Carcassonne has earned a reputation in recent years for being a "gateway drug" of sorts for the world of board gaming beyond standbys like Monopoly, as it captures what makes the hobby entertaining while being relatively accessible. The basic gameplay consists of placing down one tile resembling a plot of southern France like a road, a city, or a cloister, and then matching it with another tile that shares similar visual features. Eventually, something resembling a gridded map emerges. Points accumulate with the help of pieces popularly called "meeples," which players place on the tiles they've used.

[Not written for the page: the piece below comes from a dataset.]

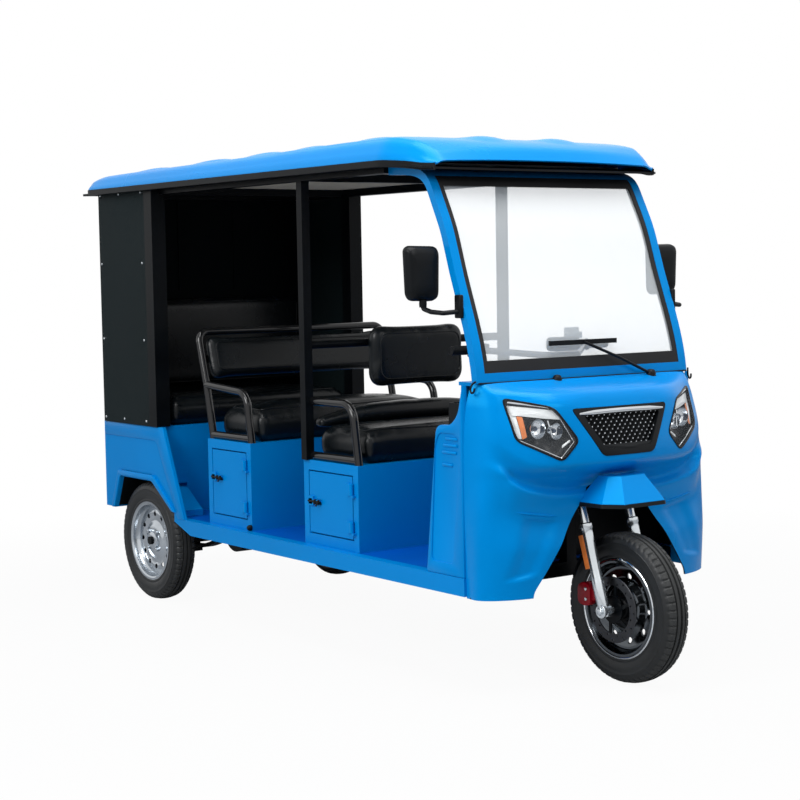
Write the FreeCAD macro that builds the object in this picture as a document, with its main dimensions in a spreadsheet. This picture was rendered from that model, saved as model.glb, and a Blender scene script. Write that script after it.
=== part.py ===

Simple, perhaps, but enough of a challenge that Paul and his friends found themselves perplexed at multiple stages of their journey. Paul details the goodwill and stress of undertaking such a project in a couple of forum posts on the Carcassonne Central forums, which are full of explanations regarding the team's approach to the rules. His detailed, sequential narrative of the project unfortunately seems to stop midway through the world record attempt, but it's worth reading for (hopefully) playfully passive aggressive gems like this:

"All my closest friends and other relatives wouldn't even consider the idea of helping me out when I needed them the most," says Paul, recounting his hunt for players to help him. "Not really a shocker. Sadly the life I live in at the moment, where I don't have any real friends or family members that would put aside their own greedy minds and egos to help a friend."

Dang, Paul. At least it all worked out for you.